**Direction**
Write out exactly the lines from the line with "return nodes" through the line with "bpy.data.objects.remove(obj)", both ends included, and no other line.
#### Collected material
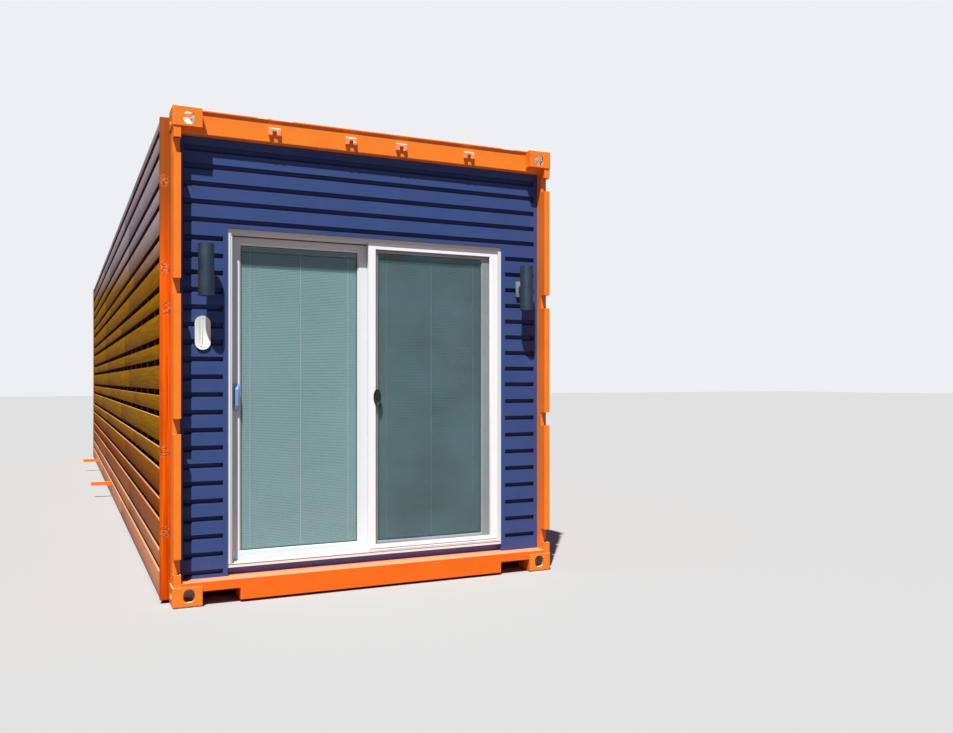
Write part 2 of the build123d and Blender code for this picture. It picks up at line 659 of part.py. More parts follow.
def frame_band(y0, y1, reach):
    """One depth band of the outer frame, as wide all round as it reaches."""
    return ring(FRAME_LEFT, FRAME_RIGHT, y0, y1, FRAME_BOTTOM, FRAME_TOP, reach, reach, reach, reach)


def door_frame():
    """The outer frame: lips in front and behind, dividers between its channels, and two tracks."""
    frame = frame_band(FRAME_FRONT, FRAME_BACK, CHANNEL_FLOOR)
    frame += frame_band(FRAME_FRONT, FRAME_FRONT + FRONT_LIP, LIP_REACH)
    frame += frame_band(FIXED_FRONT - DIVIDER, FIXED_FRONT, DIVIDER_REACH)
    frame += frame_band(FIXED_BACK, FIXED_BACK + DIVIDER, DIVIDER_REACH)
    frame += frame_band(FRAME_BACK - REAR_LIP, FRAME_BACK, LIP_REACH)
    for middle in (0.5 * (SCREEN_FRONT + SCREEN_BACK), 0.5 * (LEAF_FRONT + LEAF_BACK)):
        frame += block(CHANNEL_LEFT, CHANNEL_RIGHT, middle - 0.5 * TRACK_THICKNESS,
                       middle + 0.5 * TRACK_THICKNESS, CHANNEL_BOTTOM, TRACK_TOP)
    return frame


def beaded(panel):
    """A panel frame with a sloping bead round its opening on the outer face."""
    return chamfer(panel.faces().sort_by(Axis.Y)[0].inner_wires()[0].edges(), BEAD)


def panes(left, right, front, low, high):
    """The outer and the inner pane of a glazed panel."""
    back = front + GLASS_THICKNESS
    outer = block(left, right, front, front + PANE, low, high)
    inner = block(left, right, back - PANE, back, low, high)
    return [outer, inner]


def fixed_panel():
    """The fixed panel's frame and its two panes."""
    sash = beaded(ring(FIXED_LEFT, CHANNEL_RIGHT, FIXED_FRONT, FIXED_BACK, CHANNEL_BOTTOM, CHANNEL_TOP,
                       FIXED_MEETING_STILE, FIXED_OUTER_STILE, FIXED_BOTTOM_FACE, FIXED_TOP_FACE))
    start = FIXED_FRONT + 0.5 * (LEAF_THICKNESS - GLASS_THICKNESS)
    glass = panes(FIXED_LEFT + FIXED_MEETING_STILE, CHANNEL_RIGHT - FIXED_OUTER_STILE, start,
                  CHANNEL_BOTTOM + FIXED_BOTTOM_FACE, CHANNEL_TOP - FIXED_TOP_FACE)
    return {"fixed_sash": sash, "fixed_glass": glass}


def rollers(left, right, middle, width):
    """Two wheels that stand just clear of their track, each housed in the rail over it."""
    centre = TRACK_TOP + ROLLER_GAP + ROLLER_RADIUS
    wheel = Rot(90, 0, 0) * Cylinder(ROLLER_RADIUS, width)
    return [Pos(place, middle, centre) * wheel for place in (left + ROLLER_FROM_END, right - ROLLER_FROM_END)]


def sliding_leaf():
    """The sliding leaf's frame, with its rollers, and its two panes."""
    sash = beaded(ring(LEAF_LEFT, LEAF_RIGHT, LEAF_FRONT, LEAF_BACK, RUNNING_BOTTOM, RUNNING_TOP,
                       LEAF_OUTER_STILE, LEAF_MEETING_STILE, LEAF_BOTTOM_FACE, LEAF_TOP_FACE))
    sash += rollers(LEAF_LEFT, LEAF_RIGHT, 0.5 * (LEAF_FRONT + LEAF_BACK), ROLLER_WIDTH)
    start = LEAF_FRONT + 0.5 * (LEAF_THICKNESS - GLASS_THICKNESS)
    glass = panes(LEAF_LEFT + LEAF_OUTER_STILE, LEAF_RIGHT - LEAF_MEETING_STILE, start,
                  RUNNING_BOTTOM + LEAF_BOTTOM_FACE, RUNNING_TOP - LEAF_TOP_FACE)
    return {"sliding_sash": sash, "sliding_glass": glass}


def pull():
    """The outer pull of the leaf: a plate and a grip that leans out at both ends."""
    left = LEAF_LEFT + HANDLE_INSET
    middle = left + 0.5 * HANDLE_WIDTH
    half = 0.5 * HANDLE_LENGTH
    plate = block(left, left + HANDLE_WIDTH, LEAF_FRONT - HANDLE_PLATE, LEAF_FRONT, HANDLE_CENTRE - half,
                  HANDLE_CENTRE + half)
    plate = fillet(plate.edges().filter_by(Axis.Y), 0.3 * HANDLE_WIDTH)
    base = LEAF_FRONT - HANDLE_PLATE
    tip = LEAF_FRONT - HANDLE_REACH
    outer = make_face(Polyline((base, HANDLE_CENTRE - 0.9 * half), (tip, HANDLE_CENTRE - 0.6 * half),
                               (tip, HANDLE_CENTRE + 0.6 * half), (base, HANDLE_CENTRE + 0.9 * half),
                               close=True))
    inner = make_face(Polyline((base, HANDLE_CENTRE - 0.65 * half),
                               (tip + GRIP_THICKNESS, HANDLE_CENTRE - 0.48 * half),
                               (tip + GRIP_THICKNESS, HANDLE_CENTRE + 0.48 * half),
                               (base, HANDLE_CENTRE + 0.65 * half), close=True))
    grip = extrude(Plane.YZ * (outer - inner), GRIP_WIDTH)
    grip = Pos(middle - 0.5 * GRIP_WIDTH, 0, 0) * grip
    grip = fillet(grip.edges().group_by(Axis.Y)[0].filter_by(Axis.Z), 0.25 * GRIP_THICKNESS)
    return plate + grip


def sash_handle():
    """The outer pull and the same pull on the room side."""
    outside = pull()
    return [outside, Pos(0, LEAF_FRONT + LEAF_BACK, 0) * mirror(outside, about=Plane.XZ)]


def insect_screen():
    """The screen's frame with its rollers, its mesh and its latch."""
    middle = 0.5 * (SCREEN_FRONT + SCREEN_BACK)
    frame = ring(SCREEN_LEFT, SCREEN_RIGHT, SCREEN_FRONT, SCREEN_BACK, RUNNING_BOTTOM, RUNNING_TOP,
                 SCREEN_STILE, SCREEN_STILE, SCREEN_RAIL, SCREEN_RAIL)
    frame += rollers(SCREEN_LEFT, SCREEN_RIGHT, middle, 0.5 * ROLLER_WIDTH)
    mesh = block(SCREEN_LEFT + SCREEN_STILE, SCREEN_RIGHT - SCREEN_STILE, middle - 0.5 * MESH_THICKNESS,
                 middle + 0.5 * MESH_THICKNESS, RUNNING_BOTTOM + SCREEN_RAIL, RUNNING_TOP - SCREEN_RAIL)
    face = Plane(origin=(SCREEN_LEFT + LATCH_INSET, SCREEN_FRONT, LATCH_CENTRE),
                 x_dir=(0, 0, 1), z_dir=(0, -1, 0))
    latch = extrude(face * Ellipse(0.5 * LATCH_LENGTH, 0.5 * LATCH_WIDTH), LATCH_THICKNESS)
    return {"screen_frame": frame, "screen_mesh": mesh, "screen_latch": latch}


def door_set():
    """Every piece of the patio door."""
    pieces = {"door_frame": door_frame()}
    pieces.update(fixed_panel())
    pieces.update(sliding_leaf())
    pieces["sash_handle"] = sash_handle()
    pieces.update(insect_screen())
    return pieces


# Blinds
def blind(left, right, front, low, high):
    """One blind, hung from the top rail of its panel in the space between the two panes."""
    clear = PANE + BLIND_PANE_GAP
    return block(left + BLIND_SIDE_GAP, right - BLIND_SIDE_GAP, front + clear,
                 front + GLASS_THICKNESS - clear, low + BLIND_FOOT_GAP, high)


def blinds():
    """The blind of the sliding leaf and the blind of the fixed panel."""
    rebate = 0.5 * (LEAF_THICKNESS - GLASS_THICKNESS)
    return {
        "left_blind": blind(LEAF_LEFT + LEAF_OUTER_STILE, LEAF_RIGHT - LEAF_MEETING_STILE, LEAF_FRONT + rebate,
                            RUNNING_BOTTOM + LEAF_BOTTOM_FACE, RUNNING_TOP - LEAF_TOP_FACE),
        "right_blind": blind(FIXED_LEFT + FIXED_MEETING_STILE, CHANNEL_RIGHT - FIXED_OUTER_STILE,
                             FIXED_FRONT + rebate, CHANNEL_BOTTOM + FIXED_BOTTOM_FACE,
                             CHANNEL_TOP - FIXED_TOP_FACE),
    }


# Lamps and thermometer
def lamp(middle, height):
    """An upright tube, open at both ends, on an arm and a back plate."""
    body = Cylinder(0.5 * LAMP_DIAMETER, LAMP_LENGTH)
    recess = Cylinder(0.5 * LAMP_DIAMETER - LAMP_WALL, LAMP_RECESS)
    body -= Pos(0, 0, 0.5 * (LAMP_LENGTH - LAMP_RECESS)) * recess
    body -= Pos(0, 0, -0.5 * (LAMP_LENGTH - LAMP_RECESS)) * recess
    body = Pos(middle, LAMP_AXIS, height) * body
    plate_front = WALL_FRONT - LAMP_PLATE_THICKNESS
    half = 0.5 * LAMP_ARM_SIZE
    body += block(middle - half, middle + half, LAMP_AXIS + 0.3 * LAMP_DIAMETER, plate_front,
                  height - half, height + half)
    body += block(middle - 0.5 * LAMP_PLATE_WIDTH, middle + 0.5 * LAMP_PLATE_WIDTH, plate_front, WALL_FRONT,
                  height - 0.5 * LAMP_PLATE_HEIGHT, height + 0.5 * LAMP_PLATE_HEIGHT)
    return body


def wall_lamps():
    """The lamp on each side of the door."""
    return [lamp(BESIDE_DOOR, LEFT_LAMP_CENTRE_HEIGHT), lamp(WIDTH - BESIDE_DOOR, RIGHT_LAMP_CENTRE_HEIGHT)]


def wall_thermometer():
    """A long plate with round ends."""
    face = Plane(origin=(BESIDE_DOOR - DIAL_SHIFT, WALL_FRONT, DIAL_CENTRE), x_dir=(0, 0, 1),
                 z_dir=(0, -1, 0))
    return extrude(face * SlotOverall(DIAL_HEIGHT, DIAL_WIDTH), DIAL_THICKNESS)


def all_nodes():
    """Every node by name, as one shape or a list of shapes."""
    nodes = castings()
    nodes["front_left_post"] = front_post()
    nodes["front_right_post"] = mirrored_x(front_post())
    nodes["rear_corner_posts"] = [rear_post(), mirrored_x(rear_post())]
    nodes["door_header"] = door_header()
    nodes["cam_keepers"] = cam_keepers()
    nodes["door_sill"] = door_sill()
    nodes["threshold_strip"] = threshold_strip()
    nodes.update(front_walls())
    nodes["top_side_rails"] = [top_side_rail(), mirrored_x(top_side_rail())]
    nodes["bottom_side_rails"] = [bottom_side_rail(), mirrored_x(bottom_side_rail())]
    nodes["rear_top_rail"] = rear_top_rail()
    nodes["rear_bottom_rail"] = rear_bottom_rail()
    nodes["left_side_panel"] = side_panel()
    nodes["right_side_panel"] = mirrored_x(side_panel())
    nodes["rear_end_panel"] = rear_end_panel()
    nodes["roof_panel"] = roof_panel()
    nodes["cross_members"] = cross_members()
    nodes["floor_deck"] = floor_deck()
    nodes["wall_linings"] = wall_linings()
    nodes["ceiling_lining"] = ceiling_lining()
    nodes["cladding_battens"] = cladding_battens()
    nodes["cladding_boards"] = cladding_boards()
    nodes["cladding_trims"] = cladding_trims()
    nodes["cladding_brackets"] = cladding_brackets()
    nodes.update(door_set())
    nodes.update(blinds())
    nodes["wall_lamps"] = wall_lamps()
    nodes["wall_thermometer"] = wall_thermometer()
    return nodes


def write_nodes():
    """Move every node to the common origin and write its STEP file."""
    os.makedirs("parts", exist_ok=True)
    for name, shape in all_nodes().items():
        pieces = shape if isinstance(shape, list) else [shape]
        placed = [Pos(-CENTRE_X, -CENTRE_Y, 0) * piece for piece in pieces]
        solids = [solid for piece in placed for solid in piece.solids()]
        export_step(solids[0] if len(solids) == 1 else Compound(children=solids), f"parts/{name}.step")


write_nodes()
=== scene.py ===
"""Looks of a container cabin, dressed around its packed construction model.

The frame is in metres: +Z is up, -Y points out of the door end and +X to the right of someone who
faces that end. Sizes are written in container millimetres, which run from the left side, the front
of the castings and the ground, and plan() turns them into the frame.
"""

from __future__ import annotations
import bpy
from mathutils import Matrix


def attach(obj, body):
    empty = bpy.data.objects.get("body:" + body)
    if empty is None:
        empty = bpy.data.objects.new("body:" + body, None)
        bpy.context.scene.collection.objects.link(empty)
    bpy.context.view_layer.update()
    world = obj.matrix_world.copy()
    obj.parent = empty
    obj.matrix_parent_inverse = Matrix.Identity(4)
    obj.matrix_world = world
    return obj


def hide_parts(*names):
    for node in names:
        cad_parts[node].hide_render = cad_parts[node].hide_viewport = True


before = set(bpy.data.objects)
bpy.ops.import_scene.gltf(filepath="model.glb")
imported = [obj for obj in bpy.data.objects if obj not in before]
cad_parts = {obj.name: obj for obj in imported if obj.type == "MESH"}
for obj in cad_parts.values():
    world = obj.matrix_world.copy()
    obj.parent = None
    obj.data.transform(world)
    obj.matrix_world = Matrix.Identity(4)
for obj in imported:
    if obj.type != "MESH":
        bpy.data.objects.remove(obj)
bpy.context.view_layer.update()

import logging
import math
import random
from dataclasses import dataclass
from enum import Enum
from typing import Callable, Iterable, Sequence

import bmesh
import bpy
from mathutils import Matrix, Vector

LOG = logging.getLogger("container_cabin")

Piece = bpy.types.Object
Tree = bpy.types.NodeTree
Socket = bpy.types.NodeSocket
Colour = tuple[float, float, float, float]
Sizes = tuple[float, float, float]
Span = tuple[float, float]
Box = tuple[Span, Span, Span]

MM = 0.001
# The container millimetres of the frame's zero, then the container's outer sizes.
CENTRE_X_MM = 1092.0
CENTRE_Y_MM = 6077.0
WIDTH_MM = 2438.0
LENGTH_MM = 12192.0
HEIGHT_MM = 2896.0
# A face looks along an axis where its normal has at least this much of it.
FACING = 0.9


class Body(Enum):
    """The rigid bodies that a piece can ride on."""

    CABIN = "cabin"
    LEAF = "sliding_leaf"
    SCREEN = "insect_screen"


class Axis(Enum):
    """The frame's axes."""

    X = 0
    Y = 1
    Z = 2


class Element(Enum):
    """What is selected in edit mode."""

    FACE = "FACE"
    VERTEX = "VERT"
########
**Full solution**
    return nodes


def write_nodes():
    """Move every node to the common origin and write its STEP file."""
    os.makedirs("parts", exist_ok=True)
    for name, shape in all_nodes().items():
        pieces = shape if isinstance(shape, list) else [shape]
        placed = [Pos(-CENTRE_X, -CENTRE_Y, 0) * piece for piece in pieces]
        solids = [solid for piece in placed for solid in piece.solids()]
        export_step(solids[0] if len(solids) == 1 else Compound(children=solids), f"parts/{name}.step")


write_nodes()
=== scene.py ===
"""Looks of a container cabin, dressed around its packed construction model.

The frame is in metres: +Z is up, -Y points out of the door end and +X to the right of someone who
faces that end. Sizes are written in container millimetres, which run from the left side, the front
of the castings and the ground, and plan() turns them into the frame.
"""

from __future__ import annotations
import bpy
from mathutils import Matrix


def attach(obj, body):
    empty = bpy.data.objects.get("body:" + body)
    if empty is None:
        empty = bpy.data.objects.new("body:" + body, None)
        bpy.context.scene.collection.objects.link(empty)
    bpy.context.view_layer.update()
    world = obj.matrix_world.copy()
    obj.parent = empty
    obj.matrix_parent_inverse = Matrix.Identity(4)
    obj.matrix_world = world
    return obj


def hide_parts(*names):
    for node in names:
        cad_parts[node].hide_render = cad_parts[node].hide_viewport = True


before = set(bpy.data.objects)
bpy.ops.import_scene.gltf(filepath="model.glb")
imported = [obj for obj in bpy.data.objects if obj not in before]
cad_parts = {obj.name: obj for obj in imported if obj.type == "MESH"}
for obj in cad_parts.values():
    world = obj.matrix_world.copy()
    obj.parent = None
    obj.data.transform(world)
    obj.matrix_world = Matrix.Identity(4)
for obj in imported:
    if obj.type != "MESH":
        bpy.data.objects.remove(obj)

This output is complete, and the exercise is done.